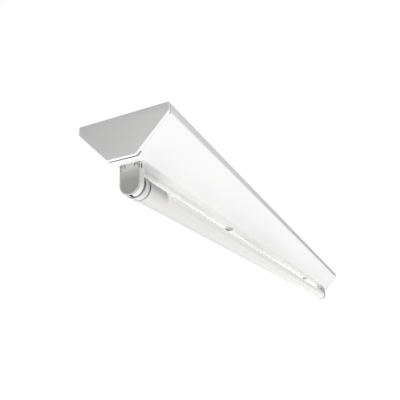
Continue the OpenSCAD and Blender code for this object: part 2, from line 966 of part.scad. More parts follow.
// Sweeps a round wire along a run; the section turns about a direction that no run follows
module wire(path, sides = 8) {
    run = curved(path, 3);
    last = len(run) - 1;
    ref = unit([1, 2, 3]);
    rings = [
        for (i = [0 : last])
            let (
                t = unit(unit(run[min(i + 1, last)] - run[i == last ? last - 1 : i])
                    + unit(run[i == 0 ? 1 : i] - run[max(i - 1, 0)])),
                side = unit(cross(t, ref)),
                up = cross(side, t)
            )
            [for (k = [0 : sides - 1]) let (a = 360 * k / sides)
                run[i] + wire_d / 2 * (cos(a) * side + sin(a) * up)]
    ];
    polyhedron(
        points = [for (r = rings) each r],
        faces = concat(
            [[for (k = [0 : sides - 1]) k]],
            [for (i = [0 : last - 1], k = [0 : sides - 1], half = [0, 1])
                let (a = i * sides + k, b = i * sides + (k + 1) % sides)
                half == 0 ? [a, a + sides, b + sides] : [a, b + sides, b]],
            [[for (k = [sides - 1 : -1 : 0]) last * sides + k]]
        )
    );
}

module live_wire() {
    color("saddlebrown") wire(live_path);
}

module neutral_wire() {
    color("royalblue") wire(neutral_path);
}

module earth_wire() {
    color("limegreen") wire(earth_path);
}

// A clip's section, open below so that the wire snaps in
module clip_outline() {
    difference() {
        translate([-clip_w / 2, -clip_h]) square([clip_w, clip_h]);
        translate([0, wire_z + plate_t]) circle(r = wire_d / 2 + seat);
        translate([-clip_mouth_w / 2, -clip_h - over])
            square([clip_mouth_w, clip_h + over + wire_z + plate_t]);
    }
}

// Clips that hold the two long runs under the plate
module wire_clips() {
    color("white")
        for (far = [false, true], i = [1 : clips_a_side])
            at_end(far)
                translate([
                    clip_shift - i * wire_drop_x / clips_a_side,
                    far ? wire_y : -wire_y,
                    -plate_t
                ])
                    along_x(-clip_l / 2, clip_l / 2) clip_outline();
}

back_plate();
cable_bush();
bridge(false);  // bridge_near
bridge(true);  // bridge_far
cover();
end_cap(false);  // end_cap_near
end_cap(true);  // end_cap_far
stud(false);  // stud_near
stud(true);  // stud_far
washer(false);  // washer_near
washer(true);  // washer_far
holder_housing(false);  // holder_housing_near
holder_housing(true);  // holder_housing_far
holder_back(false);  // holder_back_near
holder_back(true);  // holder_back_far
rotor(false);  // rotor_near
rotor(true);  // rotor_far
contacts(false);  // contacts_near
contacts(true);  // contacts_far
lamp_tube();
lamp_cap(false);  // lamp_cap_near
lamp_cap(true);  // lamp_cap_far
lamp_pins(false);  // lamp_pins_near
lamp_pins(true);  // lamp_pins_far
light_strip();
light_chips();
driver_board();
driver_parts();
strip_leads();
terminal_block();
terminal_inserts();
terminal_screws();
block_screws();
earth_stud();
earth_washer();
earth_ring();
earth_nut();
live_wire();
neutral_wire();
earth_wire();
wire_clips();
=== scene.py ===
# Looks of a one-lamp tube light fitting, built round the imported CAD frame
import json
import math

import bmesh
import bpy
from mathutils import Matrix, Vector

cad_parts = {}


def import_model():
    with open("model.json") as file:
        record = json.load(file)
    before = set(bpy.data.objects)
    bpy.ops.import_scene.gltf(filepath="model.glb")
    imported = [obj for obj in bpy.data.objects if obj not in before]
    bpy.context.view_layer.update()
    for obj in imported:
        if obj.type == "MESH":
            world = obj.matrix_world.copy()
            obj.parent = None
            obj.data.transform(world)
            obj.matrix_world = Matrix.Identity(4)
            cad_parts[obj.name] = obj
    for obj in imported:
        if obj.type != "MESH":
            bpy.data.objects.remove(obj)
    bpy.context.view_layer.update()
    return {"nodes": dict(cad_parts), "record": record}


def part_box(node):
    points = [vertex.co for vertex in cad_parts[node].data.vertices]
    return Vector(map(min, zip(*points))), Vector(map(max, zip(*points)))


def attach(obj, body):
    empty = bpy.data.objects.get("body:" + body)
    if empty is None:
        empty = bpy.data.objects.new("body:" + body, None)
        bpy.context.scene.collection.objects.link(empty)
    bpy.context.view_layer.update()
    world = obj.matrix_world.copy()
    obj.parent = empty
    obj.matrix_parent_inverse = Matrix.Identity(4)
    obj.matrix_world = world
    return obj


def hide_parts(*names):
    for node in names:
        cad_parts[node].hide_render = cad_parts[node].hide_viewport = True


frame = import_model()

# Lengths are in metres, unless a name or a comment says otherwise
MM = 0.001

# Camera, fitted to the photograph: its place, angles in radians, lens and sensor in mm
CAMERA_PLACE = (-0.943748, -0.222284, -0.232100)
CAMERA_YAW = 0.409732
CAMERA_PITCH = 0.340961
CAMERA_ROLL = -0.042890
CAMERA_LENS = 37.767
CAMERA_SENSOR = 36.0
CAMERA_CLIP = 0.01

# Studio: the floor's height, radius and number of sides, the distances over which it fades into
# the white background, its two tones, and the light of the floor and of the world
FLOOR_Z = -1.6
FLOOR_R = 6.8
FLOOR_SEGMENTS = 96
FLOOR_FADE = (2.0, 5.4)
FLOOR_TONES = ((0.59, 0.59, 0.59), (0.60, 0.60, 0.60))
FLOOR_LEVEL = 0.53
WORLD_LEVEL = 0.39

# The world in reflections: above the horizon, and below it in front of the fitting and behind it.
# It changes between these Z values of a direction, and from front to behind between the Y values.
MIRROR_LEVEL = {"above": 0.39, "front": 1.26, "behind": 0.35}
MIRROR_HORIZON = (0.04, -0.04)
MIRROR_SIDE = (0.2, 0.3)
# The floor in reflections: its front, the dark part behind, and a bright panel far along that part.
# The front gives way between these Y values, the panel lies between these X values, and each of its
# two edges is blurred by this much to either side.
FLOOR_MIRROR = {"front": 0.88, "behind": 0.05, "panel": 1.90}
FLOOR_MIRROR_SIDE = (0.42, 1.26)
PANEL_X = (4.30, 5.05)
PANEL_BLUR = 0.25

# Soft boxes: power in watts, size, place and aim
SOFT_BOXES = {
    "near": (5.9, (0.9, 0.7), (-0.75, -0.75, -0.80), (0.0, 0.0, -0.05)),
    "across": (7.7, (1.6, 0.35), (-0.15, 0.50, -0.90), (-0.15, 0.0, -0.05)),
}

# Where the driver inside the lamp ends, and the strength of the painted glow, an emission on the
# unlit tube's wall, there (near) and at the far X
DRIVER_END_X = -0.553
PAINTED_GLOW_FAR_X = 0.5
TUBE_PAINTED_GLOW = {"near": 0.25, "far": 0.34}

# Heights on the lamp, from its underside (-1) to its top (1), between which its tone changes: the
# tube's upper part, paler as painted light, and its painted shade over the driver, then the cap's
# painted shade, its crown of painted shade and its underside, paler as painted light
TUBE_PAINTED_LIGHT = (-0.9, 0.2)
TUBE_DRIVER_SHADE = (-0.8, 0.3)
CAP_SHADE = (-0.2, 0.7)
CAP_CROWN_SHADE = (0.46, 0.66)
CAP_UNDER_LIGHT = (-1.0, -0.2)
# Spans over which a tone changes, counted from a place: the edge of the tube's painted shade at the
# driver's end, the ring of painted shade at a lamp cap's mouth, the less dark ring of painted shade
# at its end plate, and the side walls of a lampholder's slot, which get painted shade up to a
# height below the lamp's axis
DRIVER_SHADE_EDGE = (0.0, 5.0 * MM)
MOUTH_SHADE_RING = (2.6 * MM, 2.8 * MM)
PLATE_SHADE_RING = (-1.1 * MM, -0.7 * MM)
PLATE_SHADE_DARKNESS = 0.7
ENTRY_SHADE_SIDE = (0.05 * MM, 0.15 * MM)
ENTRY_SHADE_TOP = (-9.0 * MM, -8.0 * MM)
# The same on a lampholder's outer face: from its grey middle, which is painted shade, to its border
# and top, which painted light makes pale, from its sides inwards, and how deep its openings lie to
# get painted shade
FACE_LIGHT_BORDER = (9.3 * MM, 12.2 * MM)
FACE_LIGHT_TOP = (4.0 * MM, 18.0 * MM)
OPENING_SHADE_SIDE = (-0.9 * MM, -0.7 * MM)
OPENING_SHADE_DEPTH = (0.5 * MM, 0.7 * MM)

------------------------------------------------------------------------

GIVEN INSTRUCTION:
Pull every line containing "None" from the material above.

COMPLETE ANSWER:
            obj.parent = None
    if empty is None:
        empty = bpy.data.objects.new("body:" + body, None)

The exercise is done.